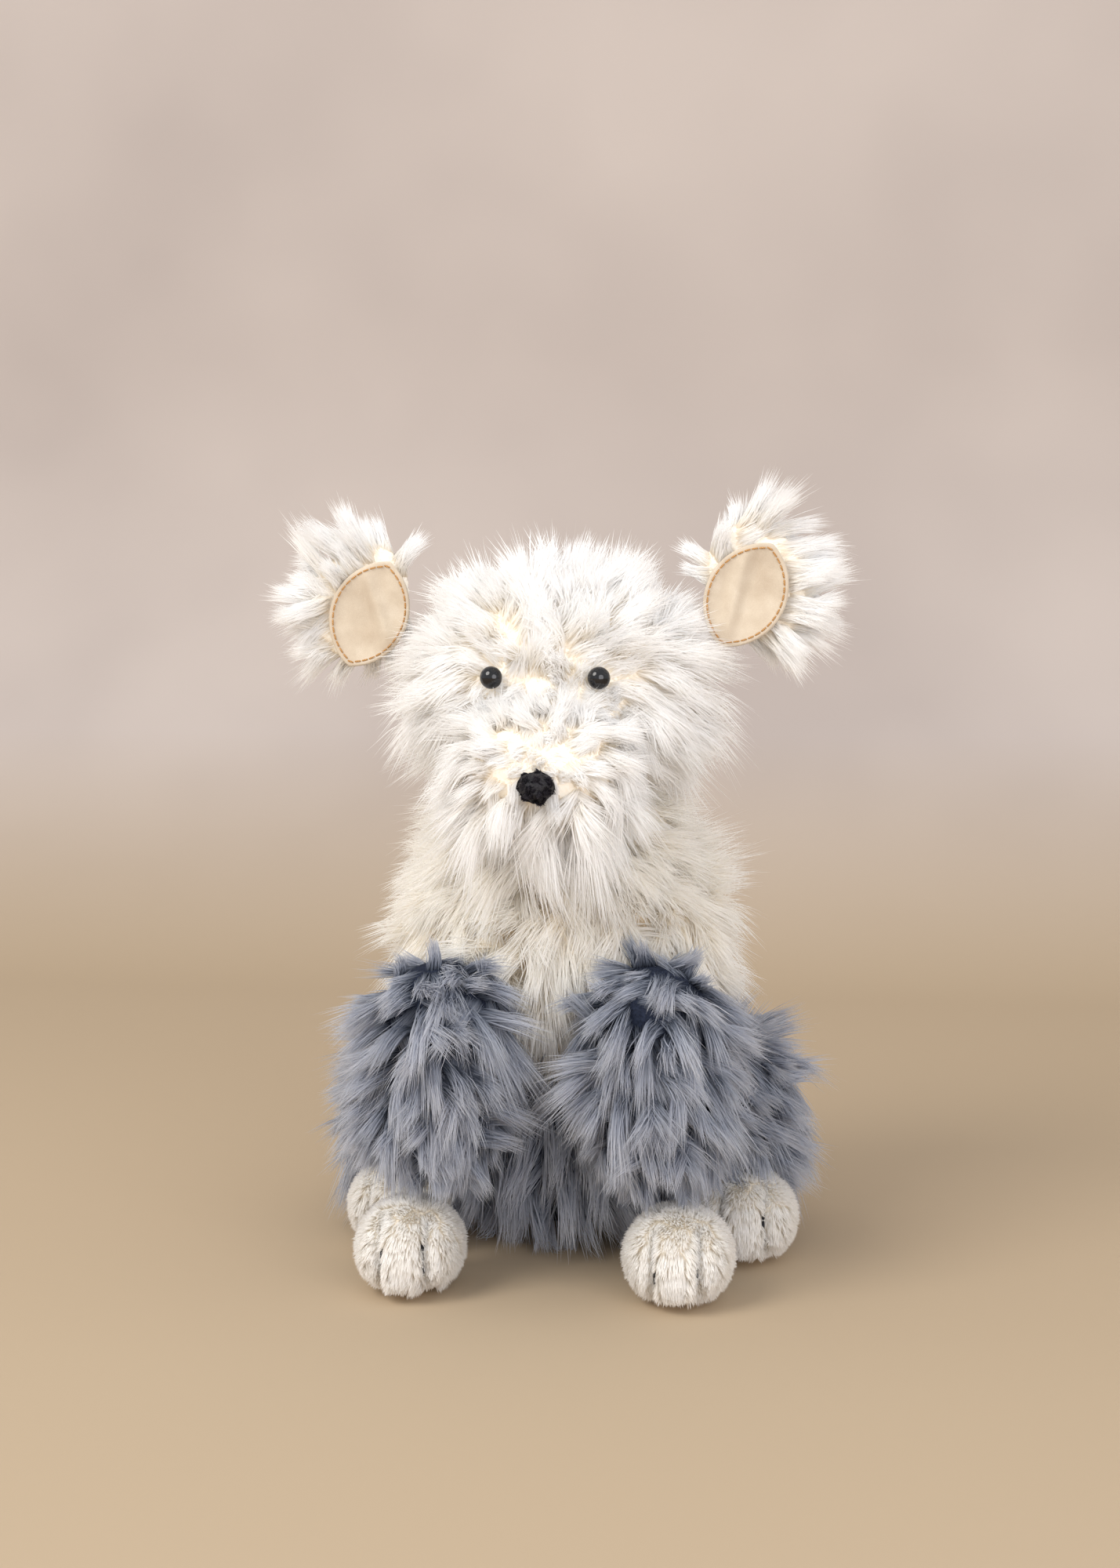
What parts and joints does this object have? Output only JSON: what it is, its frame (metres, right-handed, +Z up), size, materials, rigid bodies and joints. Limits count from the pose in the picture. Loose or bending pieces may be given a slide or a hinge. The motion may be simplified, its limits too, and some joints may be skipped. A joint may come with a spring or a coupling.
{
  "type": "plush dog",
  "caption": "Sitting soft-toy sheepdog with long pile, a white front and grey back, a turning and nodding head, folding lined ears, and swinging legs with stitched paws.",
  "frame": {"origin": "the middle of the seat's flat underside, which rests on the surface that the dog sits on", "axes": "+Z up; the dog faces -Y; +X towards the dog's own left side"},
  "size_m": [0.2405, 0.2005, 0.3233],
  "materials": {
    "long_white_pile": "long pile",
    "grey_pile": "long pile",
    "short_white_pile": "short pile",
    "suedette": "brushed",
    "tan_thread": "thread",
    "black_thread": "thread",
    "polyester_fibre": "loose fibre",
    "lining_cloth": "plain weave",
    "bean_pellets": "pellets",
    "washer_plastic": "moulded",
    "eye_plastic": "polished",
    "nose_plastic": "satin"
  },
  "bodies": {
    "torso": {"lower_body_cover": "grey_pile", "upper_body_cover": "long_white_pile", "body_stuffing": "polyester_fibre", "bean_bag_cover": "lining_cloth", "bean_pellets": "bean_pellets"},
    "neck": {"neck_cover": "long_white_pile", "neck_stuffing": "polyester_fibre"},
    "head": {"head_cover": "long_white_pile", "head_stuffing": "polyester_fibre", "muzzle_cover": "long_white_pile", "eye_left": "eye_plastic", "eye_right": "eye_plastic", "eye_washer_left": "washer_plastic", "eye_washer_right": "washer_plastic", "nose": "nose_plastic", "nose_washer": "washer_plastic"},
    "ear_left": {"ear_back_left": "long_white_pile", "ear_lining_left": "suedette", "ear_stitching_left": "tan_thread"},
    "ear_right": {"ear_back_right": "long_white_pile", "ear_lining_right": "suedette", "ear_stitching_right": "tan_thread"},
    "front_leg_left": {"front_leg_cover_left": "grey_pile", "front_leg_stuffing_left": "polyester_fibre", "front_paw_cover_left": "short_white_pile", "front_paw_beans_left": "bean_pellets", "front_toe_threads_left": "black_thread"},
    "front_leg_right": {"front_leg_cover_right": "grey_pile", "front_leg_stuffing_right": "polyester_fibre", "front_paw_cover_right": "short_white_pile", "front_paw_beans_right": "bean_pellets", "front_toe_threads_right": "black_thread"},
    "hind_leg_left": {"thigh_cover_left": "grey_pile", "thigh_stuffing_left": "polyester_fibre", "hind_paw_cover_left": "short_white_pile", "hind_paw_beans_left": "bean_pellets", "hind_toe_threads_left": "black_thread"},
    "hind_leg_right": {"thigh_cover_right": "grey_pile", "thigh_stuffing_right": "polyester_fibre", "hind_paw_cover_right": "short_white_pile", "hind_paw_beans_right": "bean_pellets", "hind_toe_threads_right": "black_thread"}
  },
  "joints": [
    {"name": "head_turn", "type": "hinge", "parent": "torso", "child": "neck", "pos_m": [0, -0.036, 0.168], "axis": [0, 0, 1], "range_deg": [-25, 25], "stiffness_Nm_per_rad": 1.2},
    {"name": "head_nod", "type": "hinge", "parent": "neck", "child": "head", "pos_m": [0, -0.036, 0.16], "axis": [1, 0, 0], "range_deg": [-12, 15], "stiffness_Nm_per_rad": 1.6},
    {"name": "ear_fold_left", "type": "hinge", "parent": "head", "child": "ear_left", "pos_m": [0.06017, -0.04, 0.27399], "axis": [0.4695, 0, -0.8829], "range_deg": [-20, 35], "stiffness_Nm_per_rad": 0.02},
    {"name": "ear_fold_right", "type": "hinge", "parent": "head", "child": "ear_right", "pos_m": [-0.06383, -0.04, 0.26779], "axis": [0.3746, 0, 0.9272], "range_deg": [-20, 35], "stiffness_Nm_per_rad": 0.02},
    {"name": "front_leg_swing_left", "type": "hinge", "parent": "torso", "child": "front_leg_left", "pos_m": [0.04247, -0.09, 0.10995], "axis": [-1, 0, 0], "range_deg": [0, 80], "stiffness_Nm_per_rad": 0.12},
    {"name": "front_leg_swing_right", "type": "hinge", "parent": "torso", "child": "front_leg_right", "pos_m": [-0.04247, -0.09, 0.10995], "axis": [-1, 0, 0], "range_deg": [0, 80], "stiffness_Nm_per_rad": 0.12},
    {"name": "hind_leg_lift_left", "type": "hinge", "parent": "torso", "child": "hind_leg_left", "pos_m": [0.067, -0.002, 0.052], "axis": [-1, 0, 0], "range_deg": [0, 12], "stiffness_Nm_per_rad": 0.2},
    {"name": "hind_leg_lift_right", "type": "hinge", "parent": "torso", "child": "hind_leg_right", "pos_m": [-0.067, -0.002, 0.052], "axis": [-1, 0, 0], "range_deg": [0, 12], "stiffness_Nm_per_rad": 0.2}
  ]
}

### Exercise task
Please reproduce every line of the material word for word.

### Task output
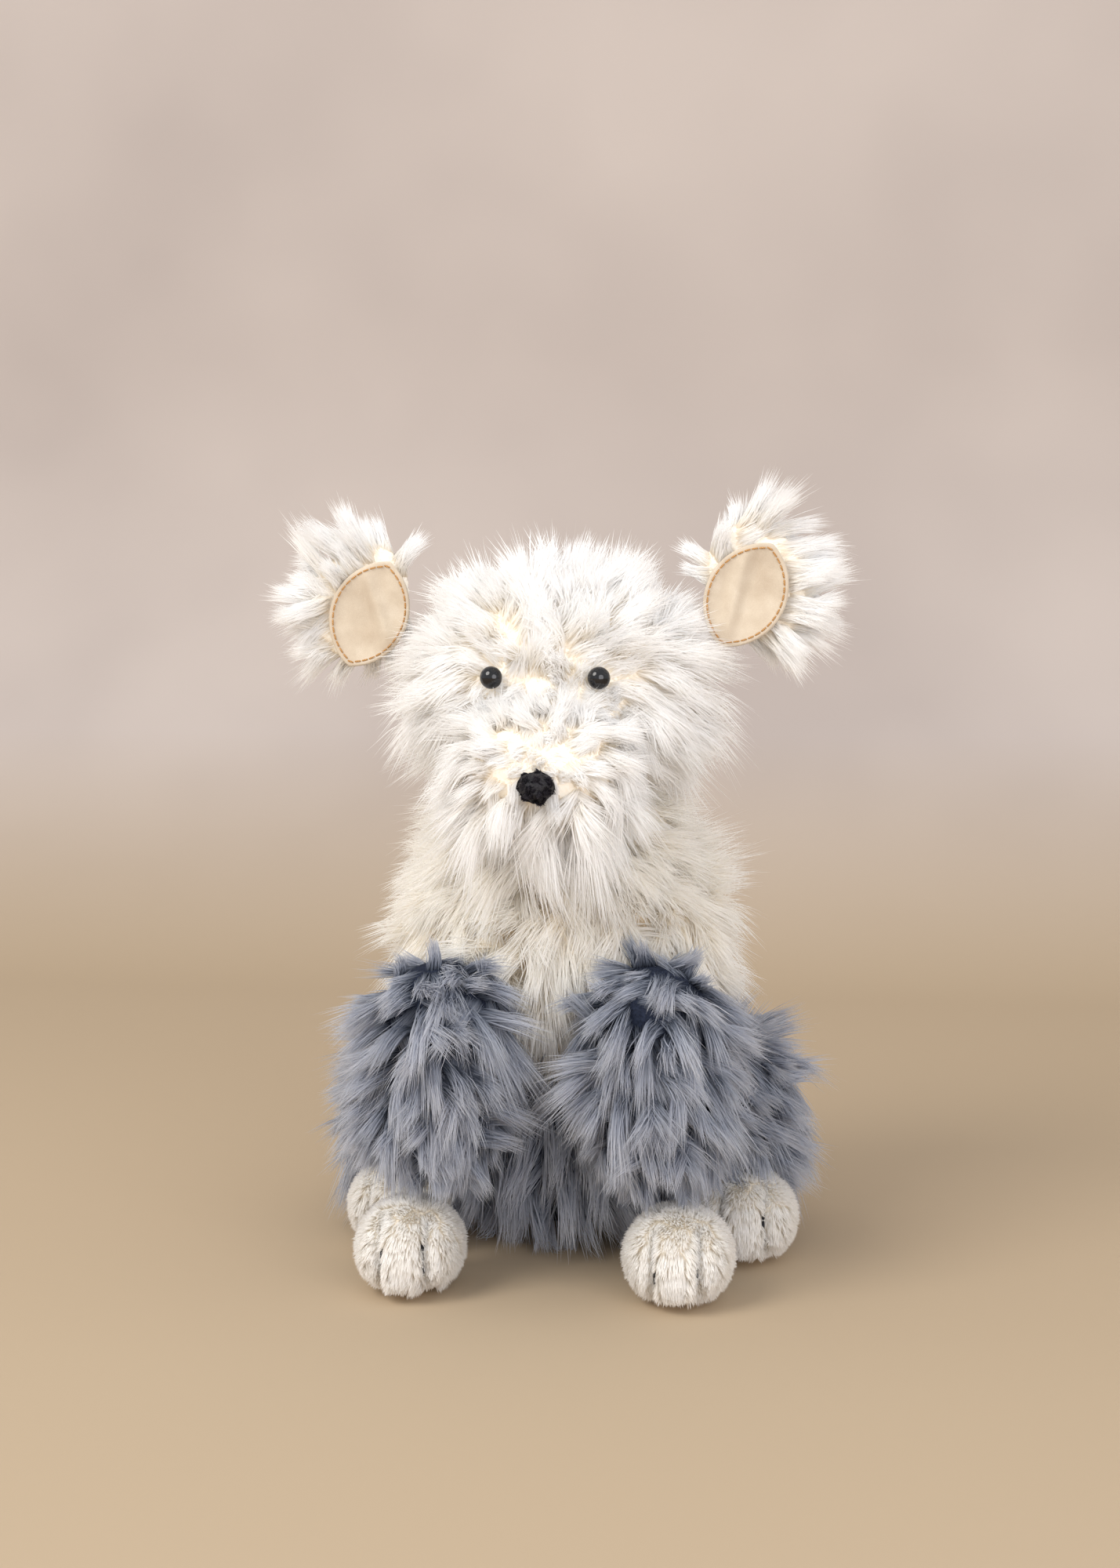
What parts and joints does this object have? Output only JSON: what it is, its frame (metres, right-handed, +Z up), size, materials, rigid bodies and joints. Limits count from the pose in the picture. Loose or bending pieces may be given a slide or a hinge. The motion may be simplified, its limits too, and some joints may be skipped. A joint may come with a spring or a coupling.
{
  "type": "plush dog",
  "caption": "Sitting soft-toy sheepdog with long pile, a white front and grey back, a turning and nodding head, folding lined ears, and swinging legs with stitched paws.",
  "frame": {"origin": "the middle of the seat's flat underside, which rests on the surface that the dog sits on", "axes": "+Z up; the dog faces -Y; +X towards the dog's own left side"},
  "size_m": [0.2405, 0.2005, 0.3233],
  "materials": {
    "long_white_pile": "long pile",
    "grey_pile": "long pile",
    "short_white_pile": "short pile",
    "suedette": "brushed",
    "tan_thread": "thread",
    "black_thread": "thread",
    "polyester_fibre": "loose fibre",
    "lining_cloth": "plain weave",
    "bean_pellets": "pellets",
    "washer_plastic": "moulded",
    "eye_plastic": "polished",
    "nose_plastic": "satin"
  },
  "bodies": {
    "torso": {"lower_body_cover": "grey_pile", "upper_body_cover": "long_white_pile", "body_stuffing": "polyester_fibre", "bean_bag_cover": "lining_cloth", "bean_pellets": "bean_pellets"},
    "neck": {"neck_cover": "long_white_pile", "neck_stuffing": "polyester_fibre"},
    "head": {"head_cover": "long_white_pile", "head_stuffing": "polyester_fibre", "muzzle_cover": "long_white_pile", "eye_left": "eye_plastic", "eye_right": "eye_plastic", "eye_washer_left": "washer_plastic", "eye_washer_right": "washer_plastic", "nose": "nose_plastic", "nose_washer": "washer_plastic"},
    "ear_left": {"ear_back_left": "long_white_pile", "ear_lining_left": "suedette", "ear_stitching_left": "tan_thread"},
    "ear_right": {"ear_back_right": "long_white_pile", "ear_lining_right": "suedette", "ear_stitching_right": "tan_thread"},
    "front_leg_left": {"front_leg_cover_left": "grey_pile", "front_leg_stuffing_left": "polyester_fibre", "front_paw_cover_left": "short_white_pile", "front_paw_beans_left": "bean_pellets", "front_toe_threads_left": "black_thread"},
    "front_leg_right": {"front_leg_cover_right": "grey_pile", "front_leg_stuffing_right": "polyester_fibre", "front_paw_cover_right": "short_white_pile", "front_paw_beans_right": "bean_pellets", "front_toe_threads_right": "black_thread"},
    "hind_leg_left": {"thigh_cover_left": "grey_pile", "thigh_stuffing_left": "polyester_fibre", "hind_paw_cover_left": "short_white_pile", "hind_paw_beans_left": "bean_pellets", "hind_toe_threads_left": "black_thread"},
    "hind_leg_right": {"thigh_cover_right": "grey_pile", "thigh_stuffing_right": "polyester_fibre", "hind_paw_cover_right": "short_white_pile", "hind_paw_beans_right": "bean_pellets", "hind_toe_threads_right": "black_thread"}
  },
  "joints": [
    {"name": "head_turn", "type": "hinge", "parent": "torso", "child": "neck", "pos_m": [0, -0.036, 0.168], "axis": [0, 0, 1], "range_deg": [-25, 25], "stiffness_Nm_per_rad": 1.2},
    {"name": "head_nod", "type": "hinge", "parent": "neck", "child": "head", "pos_m": [0, -0.036, 0.16], "axis": [1, 0, 0], "range_deg": [-12, 15], "stiffness_Nm_per_rad": 1.6},
    {"name": "ear_fold_left", "type": "hinge", "parent": "head", "child": "ear_left", "pos_m": [0.06017, -0.04, 0.27399], "axis": [0.4695, 0, -0.8829], "range_deg": [-20, 35], "stiffness_Nm_per_rad": 0.02},
    {"name": "ear_fold_right", "type": "hinge", "parent": "head", "child": "ear_right", "pos_m": [-0.06383, -0.04, 0.26779], "axis": [0.3746, 0, 0.9272], "range_deg": [-20, 35], "stiffness_Nm_per_rad": 0.02},
    {"name": "front_leg_swing_left", "type": "hinge", "parent": "torso", "child": "front_leg_left", "pos_m": [0.04247, -0.09, 0.10995], "axis": [-1, 0, 0], "range_deg": [0, 80], "stiffness_Nm_per_rad": 0.12},
    {"name": "front_leg_swing_right", "type": "hinge", "parent": "torso", "child": "front_leg_right", "pos_m": [-0.04247, -0.09, 0.10995], "axis": [-1, 0, 0], "range_deg": [0, 80], "stiffness_Nm_per_rad": 0.12},
    {"name": "hind_leg_lift_left", "type": "hinge", "parent": "torso", "child": "hind_leg_left", "pos_m": [0.067, -0.002, 0.052], "axis": [-1, 0, 0], "range_deg": [0, 12], "stiffness_Nm_per_rad": 0.2},
    {"name": "hind_leg_lift_right", "type": "hinge", "parent": "torso", "child": "hind_leg_right", "pos_m": [-0.067, -0.002, 0.052], "axis": [-1, 0, 0], "range_deg": [0, 12], "stiffness_Nm_per_rad": 0.2}
  ]
}